* _Aim_: Return the full listing exactly as it is written.

* _Rows from a 3D modeling dataset_:
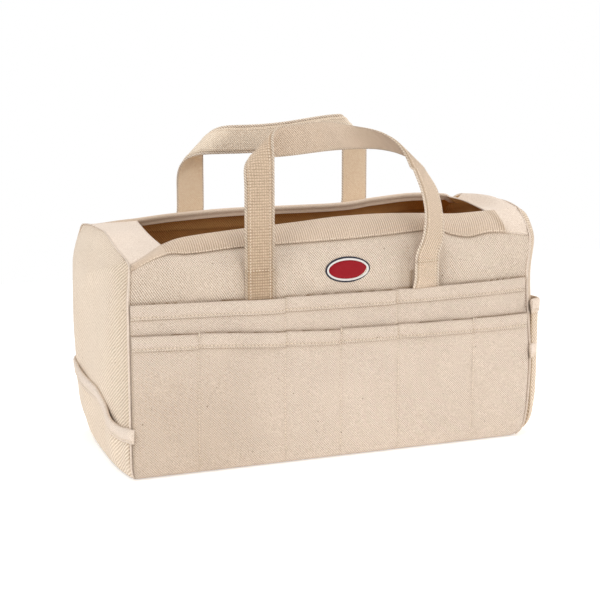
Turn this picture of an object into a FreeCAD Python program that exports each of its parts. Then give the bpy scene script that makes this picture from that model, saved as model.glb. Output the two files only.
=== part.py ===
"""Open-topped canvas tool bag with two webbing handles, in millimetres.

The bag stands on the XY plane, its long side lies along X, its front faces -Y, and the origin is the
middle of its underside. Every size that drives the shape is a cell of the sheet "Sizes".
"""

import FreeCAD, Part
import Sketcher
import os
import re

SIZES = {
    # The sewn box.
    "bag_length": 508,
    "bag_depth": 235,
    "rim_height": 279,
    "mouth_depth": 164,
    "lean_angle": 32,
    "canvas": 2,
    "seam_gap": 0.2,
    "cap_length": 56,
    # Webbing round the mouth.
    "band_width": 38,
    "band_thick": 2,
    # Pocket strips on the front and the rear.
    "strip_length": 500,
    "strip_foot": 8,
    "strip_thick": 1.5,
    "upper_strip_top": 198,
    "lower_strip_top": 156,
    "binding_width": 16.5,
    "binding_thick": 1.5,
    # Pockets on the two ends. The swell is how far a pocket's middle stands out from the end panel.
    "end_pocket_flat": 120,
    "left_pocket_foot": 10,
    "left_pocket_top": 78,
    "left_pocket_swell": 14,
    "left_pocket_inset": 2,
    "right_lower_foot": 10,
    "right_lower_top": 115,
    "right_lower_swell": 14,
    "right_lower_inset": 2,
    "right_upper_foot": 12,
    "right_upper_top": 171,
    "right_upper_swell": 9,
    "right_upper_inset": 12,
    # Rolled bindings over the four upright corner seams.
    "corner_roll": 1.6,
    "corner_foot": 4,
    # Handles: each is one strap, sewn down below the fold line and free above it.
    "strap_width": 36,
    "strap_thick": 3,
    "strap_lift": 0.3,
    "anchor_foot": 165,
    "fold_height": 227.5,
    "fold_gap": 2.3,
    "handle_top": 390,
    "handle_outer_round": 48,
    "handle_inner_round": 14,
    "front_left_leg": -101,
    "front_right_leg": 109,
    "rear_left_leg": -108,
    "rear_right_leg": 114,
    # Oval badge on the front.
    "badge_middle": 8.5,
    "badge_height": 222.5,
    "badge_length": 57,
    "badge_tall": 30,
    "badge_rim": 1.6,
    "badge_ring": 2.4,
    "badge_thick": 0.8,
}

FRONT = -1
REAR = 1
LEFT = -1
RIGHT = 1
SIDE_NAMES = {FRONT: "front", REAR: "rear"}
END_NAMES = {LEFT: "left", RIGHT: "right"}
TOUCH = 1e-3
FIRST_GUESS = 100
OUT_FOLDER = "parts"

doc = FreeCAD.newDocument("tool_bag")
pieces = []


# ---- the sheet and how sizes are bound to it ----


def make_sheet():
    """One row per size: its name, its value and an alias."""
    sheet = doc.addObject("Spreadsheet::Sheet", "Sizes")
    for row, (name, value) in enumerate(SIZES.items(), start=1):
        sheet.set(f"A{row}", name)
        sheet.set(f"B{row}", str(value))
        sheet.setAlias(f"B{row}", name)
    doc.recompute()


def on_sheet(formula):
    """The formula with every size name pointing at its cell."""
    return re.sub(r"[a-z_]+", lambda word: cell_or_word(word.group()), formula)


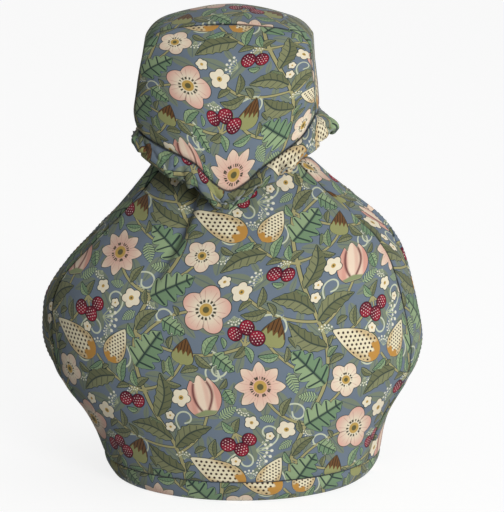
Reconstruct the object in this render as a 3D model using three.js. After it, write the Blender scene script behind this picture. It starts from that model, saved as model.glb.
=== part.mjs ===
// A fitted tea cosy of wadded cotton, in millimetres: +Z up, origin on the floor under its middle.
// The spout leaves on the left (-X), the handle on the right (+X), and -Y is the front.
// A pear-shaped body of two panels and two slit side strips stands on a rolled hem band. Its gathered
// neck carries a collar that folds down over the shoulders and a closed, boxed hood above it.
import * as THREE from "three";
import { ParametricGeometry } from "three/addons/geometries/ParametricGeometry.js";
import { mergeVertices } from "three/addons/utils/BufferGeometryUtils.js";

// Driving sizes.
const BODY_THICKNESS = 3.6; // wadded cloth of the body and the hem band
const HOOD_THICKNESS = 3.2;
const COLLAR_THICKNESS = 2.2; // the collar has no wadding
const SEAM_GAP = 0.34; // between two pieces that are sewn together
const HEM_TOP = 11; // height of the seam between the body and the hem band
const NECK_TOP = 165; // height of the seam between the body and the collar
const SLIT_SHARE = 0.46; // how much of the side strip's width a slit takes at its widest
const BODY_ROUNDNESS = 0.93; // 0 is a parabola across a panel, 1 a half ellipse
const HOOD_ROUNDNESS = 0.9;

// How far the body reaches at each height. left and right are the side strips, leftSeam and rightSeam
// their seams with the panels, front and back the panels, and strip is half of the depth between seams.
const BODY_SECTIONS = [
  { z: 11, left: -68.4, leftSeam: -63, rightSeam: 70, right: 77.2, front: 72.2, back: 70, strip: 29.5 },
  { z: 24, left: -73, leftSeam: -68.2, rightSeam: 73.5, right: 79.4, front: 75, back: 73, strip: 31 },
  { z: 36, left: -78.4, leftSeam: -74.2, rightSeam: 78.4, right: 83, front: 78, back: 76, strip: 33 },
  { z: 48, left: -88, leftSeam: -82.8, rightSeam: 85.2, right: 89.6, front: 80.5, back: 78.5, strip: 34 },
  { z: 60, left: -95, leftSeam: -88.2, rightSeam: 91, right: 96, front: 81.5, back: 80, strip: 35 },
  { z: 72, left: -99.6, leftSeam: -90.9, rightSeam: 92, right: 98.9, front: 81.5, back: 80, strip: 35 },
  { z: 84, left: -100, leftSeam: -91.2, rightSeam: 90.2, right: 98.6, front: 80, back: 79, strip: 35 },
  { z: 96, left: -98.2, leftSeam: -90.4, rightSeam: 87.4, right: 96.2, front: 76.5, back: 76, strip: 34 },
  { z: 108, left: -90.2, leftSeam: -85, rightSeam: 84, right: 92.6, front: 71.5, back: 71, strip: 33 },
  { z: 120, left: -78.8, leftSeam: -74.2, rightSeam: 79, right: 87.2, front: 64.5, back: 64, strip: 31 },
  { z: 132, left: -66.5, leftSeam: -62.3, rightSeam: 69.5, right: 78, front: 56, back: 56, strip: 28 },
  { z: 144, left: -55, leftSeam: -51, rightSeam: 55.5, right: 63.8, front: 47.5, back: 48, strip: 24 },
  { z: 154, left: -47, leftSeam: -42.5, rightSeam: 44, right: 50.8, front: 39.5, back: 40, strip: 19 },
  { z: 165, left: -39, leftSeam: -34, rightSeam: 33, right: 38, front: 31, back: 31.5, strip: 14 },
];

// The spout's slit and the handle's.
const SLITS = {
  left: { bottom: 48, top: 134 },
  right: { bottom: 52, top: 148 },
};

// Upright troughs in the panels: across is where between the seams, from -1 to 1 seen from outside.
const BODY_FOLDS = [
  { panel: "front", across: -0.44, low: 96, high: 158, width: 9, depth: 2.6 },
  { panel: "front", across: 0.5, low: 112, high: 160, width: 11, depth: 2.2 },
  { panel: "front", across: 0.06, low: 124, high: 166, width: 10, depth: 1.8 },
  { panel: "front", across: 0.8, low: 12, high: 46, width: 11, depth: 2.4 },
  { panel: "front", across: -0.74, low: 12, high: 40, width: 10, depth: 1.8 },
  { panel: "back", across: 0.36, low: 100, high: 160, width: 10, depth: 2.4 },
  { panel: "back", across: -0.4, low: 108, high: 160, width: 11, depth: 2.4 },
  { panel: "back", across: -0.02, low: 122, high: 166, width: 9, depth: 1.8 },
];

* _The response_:
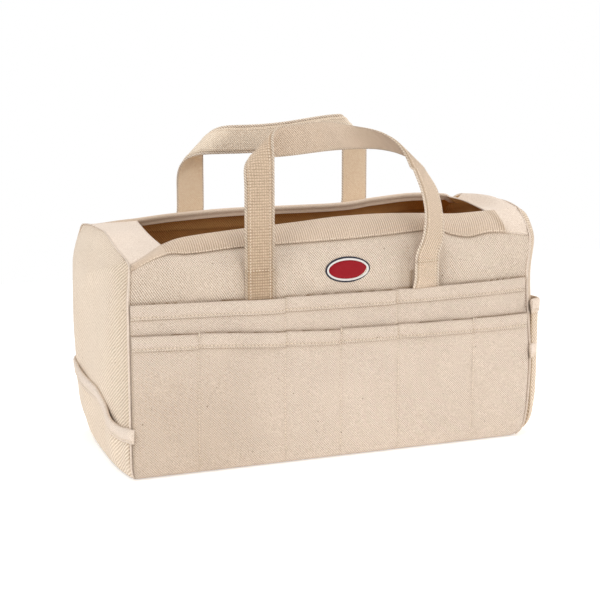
Turn this picture of an object into a FreeCAD Python program that exports each of its parts. Then give the bpy scene script that makes this picture from that model, saved as model.glb. Output the two files only.
=== part.py ===
"""Open-topped canvas tool bag with two webbing handles, in millimetres.

The bag stands on the XY plane, its long side lies along X, its front faces -Y, and the origin is the
middle of its underside. Every size that drives the shape is a cell of the sheet "Sizes".
"""

import FreeCAD, Part
import Sketcher
import os
import re

SIZES = {
    # The sewn box.
    "bag_length": 508,
    "bag_depth": 235,
    "rim_height": 279,
    "mouth_depth": 164,
    "lean_angle": 32,
    "canvas": 2,
    "seam_gap": 0.2,
    "cap_length": 56,
    # Webbing round the mouth.
    "band_width": 38,
    "band_thick": 2,
    # Pocket strips on the front and the rear.
    "strip_length": 500,
    "strip_foot": 8,
    "strip_thick": 1.5,
    "upper_strip_top": 198,
    "lower_strip_top": 156,
    "binding_width": 16.5,
    "binding_thick": 1.5,
    # Pockets on the two ends. The swell is how far a pocket's middle stands out from the end panel.
    "end_pocket_flat": 120,
    "left_pocket_foot": 10,
    "left_pocket_top": 78,
    "left_pocket_swell": 14,
    "left_pocket_inset": 2,
    "right_lower_foot": 10,
    "right_lower_top": 115,
    "right_lower_swell": 14,
    "right_lower_inset": 2,
    "right_upper_foot": 12,
    "right_upper_top": 171,
    "right_upper_swell": 9,
    "right_upper_inset": 12,
    # Rolled bindings over the four upright corner seams.
    "corner_roll": 1.6,
    "corner_foot": 4,
    # Handles: each is one strap, sewn down below the fold line and free above it.
    "strap_width": 36,
    "strap_thick": 3,
    "strap_lift": 0.3,
    "anchor_foot": 165,
    "fold_height": 227.5,
    "fold_gap": 2.3,
    "handle_top": 390,
    "handle_outer_round": 48,
    "handle_inner_round": 14,
    "front_left_leg": -101,
    "front_right_leg": 109,
    "rear_left_leg": -108,
    "rear_right_leg": 114,
    # Oval badge on the front.
    "badge_middle": 8.5,
    "badge_height": 222.5,
    "badge_length": 57,
    "badge_tall": 30,
    "badge_rim": 1.6,
    "badge_ring": 2.4,
    "badge_thick": 0.8,
}

FRONT = -1
REAR = 1
LEFT = -1
RIGHT = 1
SIDE_NAMES = {FRONT: "front", REAR: "rear"}
END_NAMES = {LEFT: "left", RIGHT: "right"}
TOUCH = 1e-3
FIRST_GUESS = 100
OUT_FOLDER = "parts"

doc = FreeCAD.newDocument("tool_bag")
pieces = []


# ---- the sheet and how sizes are bound to it ----


def make_sheet():
    """One row per size: its name, its value and an alias."""
    sheet = doc.addObject("Spreadsheet::Sheet", "Sizes")
    for row, (name, value) in enumerate(SIZES.items(), start=1):
        sheet.set(f"A{row}", name)
        sheet.set(f"B{row}", str(value))
        sheet.setAlias(f"B{row}", name)
    doc.recompute()


def on_sheet(formula):
    """The formula with every size name pointing at its cell."""
    return re.sub(r"[a-z_]+", lambda word: cell_or_word(word.group()), formula)


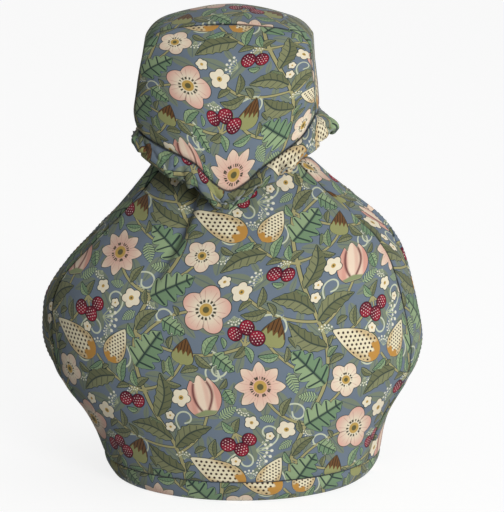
Reconstruct the object in this render as a 3D model using three.js. After it, write the Blender scene script behind this picture. It starts from that model, saved as model.glb.
=== part.mjs ===
// A fitted tea cosy of wadded cotton, in millimetres: +Z up, origin on the floor under its middle.
// The spout leaves on the left (-X), the handle on the right (+X), and -Y is the front.
// A pear-shaped body of two panels and two slit side strips stands on a rolled hem band. Its gathered
// neck carries a collar that folds down over the shoulders and a closed, boxed hood above it.
import * as THREE from "three";
import { ParametricGeometry } from "three/addons/geometries/ParametricGeometry.js";
import { mergeVertices } from "three/addons/utils/BufferGeometryUtils.js";

// Driving sizes.
const BODY_THICKNESS = 3.6; // wadded cloth of the body and the hem band
const HOOD_THICKNESS = 3.2;
const COLLAR_THICKNESS = 2.2; // the collar has no wadding
const SEAM_GAP = 0.34; // between two pieces that are sewn together
const HEM_TOP = 11; // height of the seam between the body and the hem band
const NECK_TOP = 165; // height of the seam between the body and the collar
const SLIT_SHARE = 0.46; // how much of the side strip's width a slit takes at its widest
const BODY_ROUNDNESS = 0.93; // 0 is a parabola across a panel, 1 a half ellipse
const HOOD_ROUNDNESS = 0.9;

// How far the body reaches at each height. left and right are the side strips, leftSeam and rightSeam
// their seams with the panels, front and back the panels, and strip is half of the depth between seams.
const BODY_SECTIONS = [
  { z: 11, left: -68.4, leftSeam: -63, rightSeam: 70, right: 77.2, front: 72.2, back: 70, strip: 29.5 },
  { z: 24, left: -73, leftSeam: -68.2, rightSeam: 73.5, right: 79.4, front: 75, back: 73, strip: 31 },
  { z: 36, left: -78.4, leftSeam: -74.2, rightSeam: 78.4, right: 83, front: 78, back: 76, strip: 33 },
  { z: 48, left: -88, leftSeam: -82.8, rightSeam: 85.2, right: 89.6, front: 80.5, back: 78.5, strip: 34 },
  { z: 60, left: -95, leftSeam: -88.2, rightSeam: 91, right: 96, front: 81.5, back: 80, strip: 35 },
  { z: 72, left: -99.6, leftSeam: -90.9, rightSeam: 92, right: 98.9, front: 81.5, back: 80, strip: 35 },
  { z: 84, left: -100, leftSeam: -91.2, rightSeam: 90.2, right: 98.6, front: 80, back: 79, strip: 35 },
  { z: 96, left: -98.2, leftSeam: -90.4, rightSeam: 87.4, right: 96.2, front: 76.5, back: 76, strip: 34 },
  { z: 108, left: -90.2, leftSeam: -85, rightSeam: 84, right: 92.6, front: 71.5, back: 71, strip: 33 },
  { z: 120, left: -78.8, leftSeam: -74.2, rightSeam: 79, right: 87.2, front: 64.5, back: 64, strip: 31 },
  { z: 132, left: -66.5, leftSeam: -62.3, rightSeam: 69.5, right: 78, front: 56, back: 56, strip: 28 },
  { z: 144, left: -55, leftSeam: -51, rightSeam: 55.5, right: 63.8, front: 47.5, back: 48, strip: 24 },
  { z: 154, left: -47, leftSeam: -42.5, rightSeam: 44, right: 50.8, front: 39.5, back: 40, strip: 19 },
  { z: 165, left: -39, leftSeam: -34, rightSeam: 33, right: 38, front: 31, back: 31.5, strip: 14 },
];

// The spout's slit and the handle's.
const SLITS = {
  left: { bottom: 48, top: 134 },
  right: { bottom: 52, top: 148 },
};

// Upright troughs in the panels: across is where between the seams, from -1 to 1 seen from outside.
const BODY_FOLDS = [
  { panel: "front", across: -0.44, low: 96, high: 158, width: 9, depth: 2.6 },
  { panel: "front", across: 0.5, low: 112, high: 160, width: 11, depth: 2.2 },
  { panel: "front", across: 0.06, low: 124, high: 166, width: 10, depth: 1.8 },
  { panel: "front", across: 0.8, low: 12, high: 46, width: 11, depth: 2.4 },
  { panel: "front", across: -0.74, low: 12, high: 40, width: 10, depth: 1.8 },
  { panel: "back", across: 0.36, low: 100, high: 160, width: 10, depth: 2.4 },
  { panel: "back", across: -0.4, low: 108, high: 160, width: 11, depth: 2.4 },
  { panel: "back", across: -0.02, low: 122, high: 166, width: 9, depth: 1.8 },
];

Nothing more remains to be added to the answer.